Эта милая шутка заставила девушку громко расхохотаться. Жан вышел из комнаты.
Клод прилег к земле, не желая, чтобы его встретил и узнал его младший брат. К счастью для него, было совершенно темно, а брат его был изрядно-таки пьян. Однако Жан заметил лежавшего на земле человека и проговорил:
– Ого! этот малый, как видно, порядочно-таки подкатил сегодня.
И он толкнул ногою Клода, старавшегося сдерживать дыхание.
– Мертвецки пьян, – проговорил Жан, – точно пиявка, оторванная от бочки с вином. Ну, с этим ничего не поделаешь. Он плешив, – прибавил он, нагнувшись. – Старик! Счастливый старик!

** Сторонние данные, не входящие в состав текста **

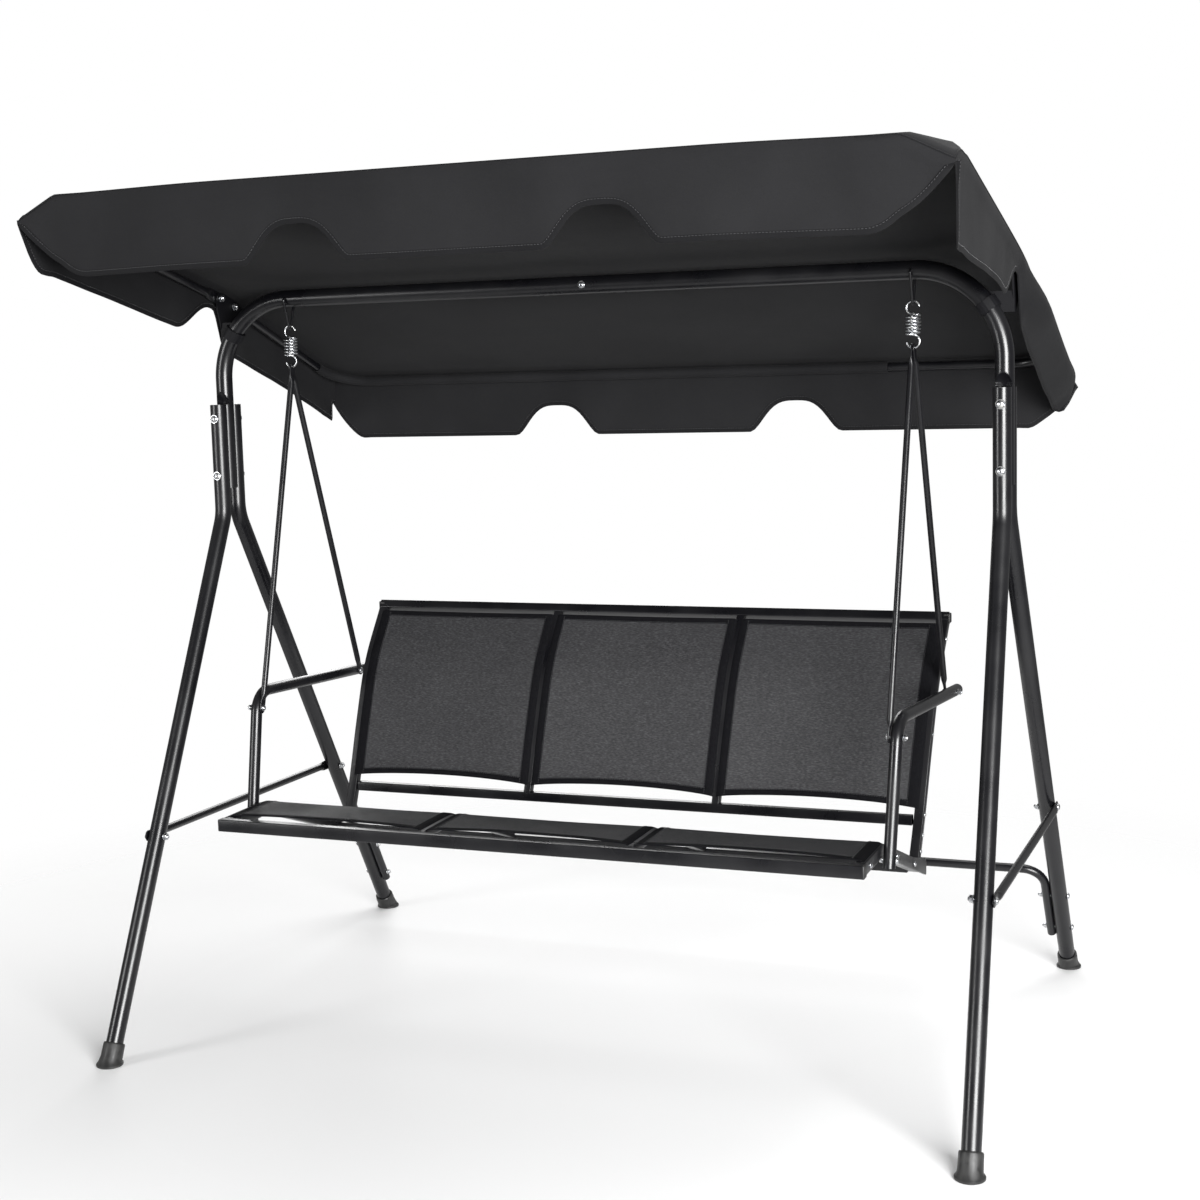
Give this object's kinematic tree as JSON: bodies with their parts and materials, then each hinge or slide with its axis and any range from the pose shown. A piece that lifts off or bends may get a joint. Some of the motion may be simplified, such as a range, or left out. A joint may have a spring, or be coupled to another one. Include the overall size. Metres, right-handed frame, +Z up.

И затем Клод слышал, как он говорил, удаляясь:
А что ни говори, благоразумие – прекрасная вещь, и мой брат, архидиакон, должно быть, счастливейший человек: он благоразумен, и у него водятся деньги.

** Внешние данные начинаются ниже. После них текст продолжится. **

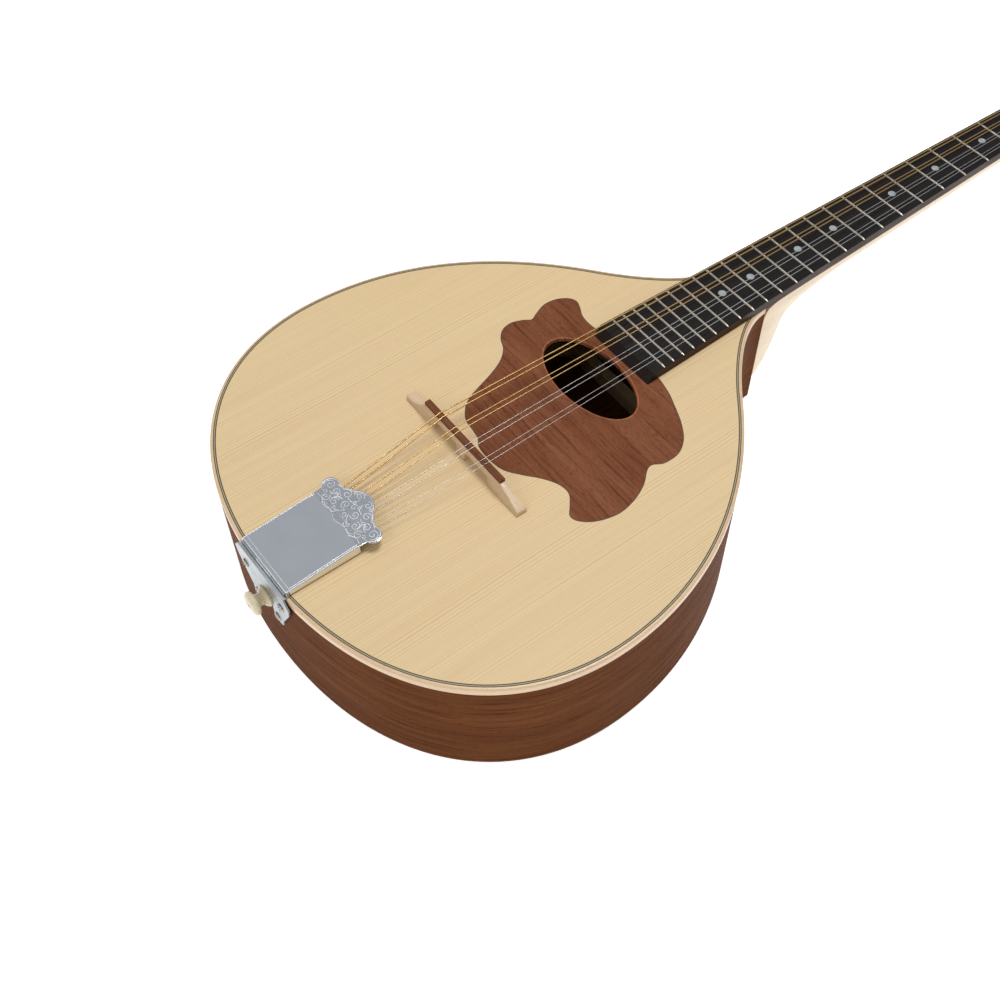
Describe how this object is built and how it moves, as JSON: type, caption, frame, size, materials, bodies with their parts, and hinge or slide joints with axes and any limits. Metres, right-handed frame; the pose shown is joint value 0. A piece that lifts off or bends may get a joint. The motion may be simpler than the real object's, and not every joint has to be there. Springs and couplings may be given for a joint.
{
  "type": "bouzouki",
  "caption": "Flat-top bouzouki with a teardrop body, paired metal strings, floating bridge, hinged metal tailpiece cover and geared tuners.",
  "frame": {"origin": "on the back's flat face, on the centreline, under the bridge line", "axes": "+Z out of the top, +Y along the neck to the headstock, +X the treble side; the instrument lies on its back"},
  "size_m": [0.3726, 0.9749, 0.1186],
  "materials": {
    "spruce": "satin",
    "walnut_plate": "satin",
    "black_wood": "satin",
    "white_wood": "satin",
    "maple_binding": "satin",
    "walnut_side": "satin",
    "walnut_back": "satin",
    "spruce_inner": "raw",
    "block_wood": "raw",
    "maple_bridge": "satin",
    "walnut_saddle": "satin",
    "nickel_plate": "polished",
    "nickel_cover": "polished",
    "steel_pin": "plain",
    "cream_plastic": "gloss",
    "maple_neck": "satin",
    "dark_veneer": "satin",
    "black_board": "satin",
    "fret_wire": "polished",
    "pearl": "gloss",
    "bone": "satin",
    "steel_rod": "plain",
    "brass_nut": "plain",
    "black_plastic": "gloss",
    "nickel_tuner": "polished",
    "screw_steel": "polished",
    "wound_bronze": "wound",
    "plain_steel": "polished",
    "brass_post": "polished"
  },
  "bodies": {
    "instrument": {"soundboard": "spruce", "rosette_plate": "walnut_plate", "purfling_black": "black_wood", "purfling_white": "white_wood", "binding": "maple_binding", "side_bass": "walnut_side", "side_treble": "walnut_side", "back_plate": "walnut_back", "back_strip": "spruce_inner", "end_blocks": "block_wood", "linings": "block_wood", "top_braces": "spruce_inner", "back_braces": "spruce_inner", "bridge_base": "maple_bridge", "bridge_saddle": "walnut_saddle", "tailpiece_base": "nickel_plate", "tailpiece_hinge_pin": "steel_pin", "end_pin": "cream_plastic", "neck": "maple_neck", "headstock_face": "dark_veneer", "fingerboard": "black_board", "frets": "fret_wire", "position_dots": "pearl", "nut": "bone", "truss_rod": "steel_rod", "truss_rod_cover": "black_plastic", "tuner_plates": "nickel_tuner", "post_bushings": "nickel_tuner", "wood_screws": "screw_steel", "strings_low_bass": "wound_bronze", "strings_high_bass": "wound_bronze", "strings_low_treble": "plain_steel", "strings_high_treble": "plain_steel"},
    "cover": {"tailpiece_cover": "nickel_cover"},
    "truss_nut": {"truss_rod_nut": "brass_nut"},
    "tuner_1": {"tuner_knob_1": "cream_plastic", "tuner_worm_1": "steel_pin"},
    "post_1": {"tuner_post_1": "brass_post"},
    "tuner_2": {"tuner_knob_2": "cream_plastic", "tuner_worm_2": "steel_pin"},
    "post_2": {"tuner_post_2": "brass_post"},
    "tuner_3": {"tuner_knob_3": "cream_plastic", "tuner_worm_3": "steel_pin"},
    "post_3": {"tuner_post_3": "brass_post"},
    "tuner_4": {"tuner_knob_4": "cream_plastic", "tuner_worm_4": "steel_pin"},
    "post_4": {"tuner_post_4": "brass_post"},
    "tuner_5": {"tuner_knob_5": "cream_plastic", "tuner_worm_5": "steel_pin"},
    "post_5": {"tuner_post_5": "brass_post"},
    "tuner_6": {"tuner_knob_6": "cream_plastic", "tuner_worm_6": "steel_pin"},
    "post_6": {"tuner_post_6": "brass_post"},
    "tuner_7": {"tuner_knob_7": "cream_plastic", "tuner_worm_7": "steel_pin"},
    "post_7": {"tuner_post_7": "brass_post"},
    "tuner_8": {"tuner_knob_8": "cream_plastic", "tuner_worm_8": "steel_pin"},
    "post_8": {"tuner_post_8": "brass_post"}
  },
  "joints": [
    {"name": "tailpiece_cover_hinge", "type": "hinge", "parent": "instrument", "child": "cover", "pos_m": [0, -0.1607, 0.1046], "axis": [1, 0, 0], "range_deg": [0, 95]},
    {"name": "truss_rod_nut_turn", "type": "hinge", "parent": "instrument", "child": "truss_nut", "pos_m": [0, 0.6274, 0.094], "axis": [0, 1, 0], "range_deg": [-180, 180]},
    {"name": "tuner_1_turn", "type": "hinge", "parent": "instrument", "child": "tuner_1", "pos_m": [-0.022, 0.65548, 0.07469], "axis": [1, 0, 0], "continuous": true},
    {"name": "post_1_turn", "type": "hinge", "parent": "instrument", "child": "post_1", "pos_m": [-0.022, 0.66804, 0.09185], "axis": [0, 0.2079, 0.9781], "continuous": true},
    {"name": "tuner_2_turn", "type": "hinge", "parent": "instrument", "child": "tuner_2", "pos_m": [-0.022, 0.68482, 0.06845], "axis": [1, 0, 0], "continuous": true},
    {"name": "post_2_turn", "type": "hinge", "parent": "instrument", "child": "post_2", "pos_m": [-0.022, 0.69738, 0.08561], "axis": [0, 0.2079, 0.9781], "continuous": true},
    {"name": "tuner_3_turn", "type": "hinge", "parent": "instrument", "child": "tuner_3", "pos_m": [-0.022, 0.71416, 0.06221], "axis": [1, 0, 0], "continuous": true},
    {"name": "post_3_turn", "type": "hinge", "parent": "instrument", "child": "post_3", "pos_m": [-0.022, 0.72673, 0.07938], "axis": [0, 0.2079, 0.9781], "continuous": true},
    {"name": "tuner_4_turn", "type": "hinge", "parent": "instrument", "child": "tuner_4", "pos_m": [-0.022, 0.74351, 0.05598], "axis": [1, 0, 0], "continuous": true},
    {"name": "post_4_turn", "type": "hinge", "parent": "instrument", "child": "post_4", "pos_m": [-0.022, 0.75607, 0.07314], "axis": [0, 0.2079, 0.9781], "continuous": true},
    {"name": "tuner_5_turn", "type": "hinge", "parent": "instrument", "child": "tuner_5", "pos_m": [0.022, 0.74351, 0.05598], "axis": [1, 0, 0], "continuous": true},
    {"name": "post_5_turn", "type": "hinge", "parent": "instrument", "child": "post_5", "pos_m": [0.022, 0.75607, 0.07314], "axis": [0, 0.2079, 0.9781], "continuous": true},
    {"name": "tuner_6_turn", "type": "hinge", "parent": "instrument", "child": "tuner_6", "pos_m": [0.022, 0.71416, 0.06221], "axis": [1, 0, 0], "continuous": true},
    {"name": "post_6_turn", "type": "hinge", "parent": "instrument", "child": "post_6", "pos_m": [0.022, 0.72673, 0.07938], "axis": [0, 0.2079, 0.9781], "continuous": true},
    {"name": "tuner_7_turn", "type": "hinge", "parent": "instrument", "child": "tuner_7", "pos_m": [0.022, 0.68482, 0.06845], "axis": [1, 0, 0], "continuous": true},
    {"name": "post_7_turn", "type": "hinge", "parent": "instrument", "child": "post_7", "pos_m": [0.022, 0.69738, 0.08561], "axis": [0, 0.2079, 0.9781], "continuous": true},
    {"name": "tuner_8_turn", "type": "hinge", "parent": "instrument", "child": "tuner_8", "pos_m": [0.022, 0.65548, 0.07469], "axis": [1, 0, 0], "continuous": true},
    {"name": "post_8_turn", "type": "hinge", "parent": "instrument", "child": "post_8", "pos_m": [0.022, 0.66804, 0.09185], "axis": [0, 0.2079, 0.9781], "continuous": true}
  ],
  "couplings": [
    {"joint": "post_1_turn", "follows": "tuner_1_turn", "ratio": -0.071429},
    {"joint": "post_2_turn", "follows": "tuner_2_turn", "ratio": -0.071429},
    {"joint": "post_3_turn", "follows": "tuner_3_turn", "ratio": -0.071429},
    {"joint": "post_4_turn", "follows": "tuner_4_turn", "ratio": -0.071429},
    {"joint": "post_5_turn", "follows": "tuner_5_turn", "ratio": -0.071429},
    {"joint": "post_6_turn", "follows": "tuner_6_turn", "ratio": -0.071429},
    {"joint": "post_7_turn", "follows": "tuner_7_turn", "ratio": -0.071429},
    {"joint": "post_8_turn", "follows": "tuner_8_turn", "ratio": -0.071429}
  ]
}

Когда он удалился, Клод вскочил на ноги и чуть не пустился бежать к собору, высокие башни которого возвышались в темноте над крышами домов. Но, прибежав на площадку перед папертью, он остановился, не смея поднять глаз на ужасное здание.

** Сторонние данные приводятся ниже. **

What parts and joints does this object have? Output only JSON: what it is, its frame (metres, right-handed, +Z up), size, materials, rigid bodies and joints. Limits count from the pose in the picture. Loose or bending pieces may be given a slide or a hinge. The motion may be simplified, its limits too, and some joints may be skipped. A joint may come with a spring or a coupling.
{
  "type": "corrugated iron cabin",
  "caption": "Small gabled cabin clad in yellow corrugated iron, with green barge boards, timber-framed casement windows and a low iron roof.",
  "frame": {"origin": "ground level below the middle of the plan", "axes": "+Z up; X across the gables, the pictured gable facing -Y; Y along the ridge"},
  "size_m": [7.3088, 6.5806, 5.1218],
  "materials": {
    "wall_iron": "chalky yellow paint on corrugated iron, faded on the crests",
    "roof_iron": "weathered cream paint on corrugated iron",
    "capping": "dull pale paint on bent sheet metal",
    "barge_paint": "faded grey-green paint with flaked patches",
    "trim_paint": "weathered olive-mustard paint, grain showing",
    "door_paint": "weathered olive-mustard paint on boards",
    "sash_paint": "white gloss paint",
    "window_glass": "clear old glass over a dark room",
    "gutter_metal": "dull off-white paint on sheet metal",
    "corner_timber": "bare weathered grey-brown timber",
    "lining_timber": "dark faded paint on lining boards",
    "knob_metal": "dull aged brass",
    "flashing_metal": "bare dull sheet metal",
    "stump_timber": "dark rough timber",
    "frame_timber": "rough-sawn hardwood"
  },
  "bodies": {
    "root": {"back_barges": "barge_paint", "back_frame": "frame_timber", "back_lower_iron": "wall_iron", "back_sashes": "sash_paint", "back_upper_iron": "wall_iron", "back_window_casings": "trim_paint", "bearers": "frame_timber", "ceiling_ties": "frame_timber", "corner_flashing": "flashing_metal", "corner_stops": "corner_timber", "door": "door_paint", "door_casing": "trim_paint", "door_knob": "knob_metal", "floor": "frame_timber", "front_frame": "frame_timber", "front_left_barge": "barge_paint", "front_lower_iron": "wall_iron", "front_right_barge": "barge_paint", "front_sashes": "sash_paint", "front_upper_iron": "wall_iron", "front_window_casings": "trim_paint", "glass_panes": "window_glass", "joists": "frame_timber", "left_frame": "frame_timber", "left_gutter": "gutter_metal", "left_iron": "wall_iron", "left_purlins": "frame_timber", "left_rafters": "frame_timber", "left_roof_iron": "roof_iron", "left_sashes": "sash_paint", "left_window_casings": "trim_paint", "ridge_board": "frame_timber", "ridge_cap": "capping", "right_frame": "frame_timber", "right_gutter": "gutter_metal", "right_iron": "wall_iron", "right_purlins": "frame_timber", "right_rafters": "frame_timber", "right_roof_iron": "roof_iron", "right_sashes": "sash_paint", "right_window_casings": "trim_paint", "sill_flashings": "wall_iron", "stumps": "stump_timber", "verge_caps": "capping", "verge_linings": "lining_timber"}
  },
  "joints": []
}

О! – проговорил он вполголоса, – неужели действительно сегодня, сегодня утром, здесь случилось нечто подобное!
Наконец, он решился взглянуть на здание. Небо над ним блестело мириадами звезд. Рог луны стоял в эту минуту как раз над правой башней, и, казалось, уселся, точно светящаяся птица, на край перил, в которых виднелись черные крестообразные отверстия.
Дверь в собор была уже заперта. Но архидиакон постоянно носил при себе ключ от той башни, в которой он устроил свою лабораторию. Он воспользовался ею, чтобы проникнуть в церковь.
Последняя была темна и безмолвна, как могила. По длинным теням, черневшим на всех стенах, он догадался, что траурная драпировка, устроенная для утренней церемонии, еще не была снята. Большой серебряный крест блестел в потемках, усеянный кое-где светящимися точками, точно млечный путь этой гробовой ночи. Высокие окна хора возвышались над черной драпировкой верхними оконечностями своих стрелок, разноцветные окна которых, сквозь которые проникали лунные лучи, утратили ту яркость красок, которою они отличались при солнечном свете, и приняли сине-фиолетово-беловатый оттенок, встречающийся только на лицах мертвецов. Архидиакону, при виде этих, окружавших хоры, бледных стрелок, показалось, будто он видит перед собою митры проклятых епископов. Он зажмурил глаза и, когда он снова открыл их, ему показалось, будто он видит перед собою целую массу смотрящих на него бледных лиц.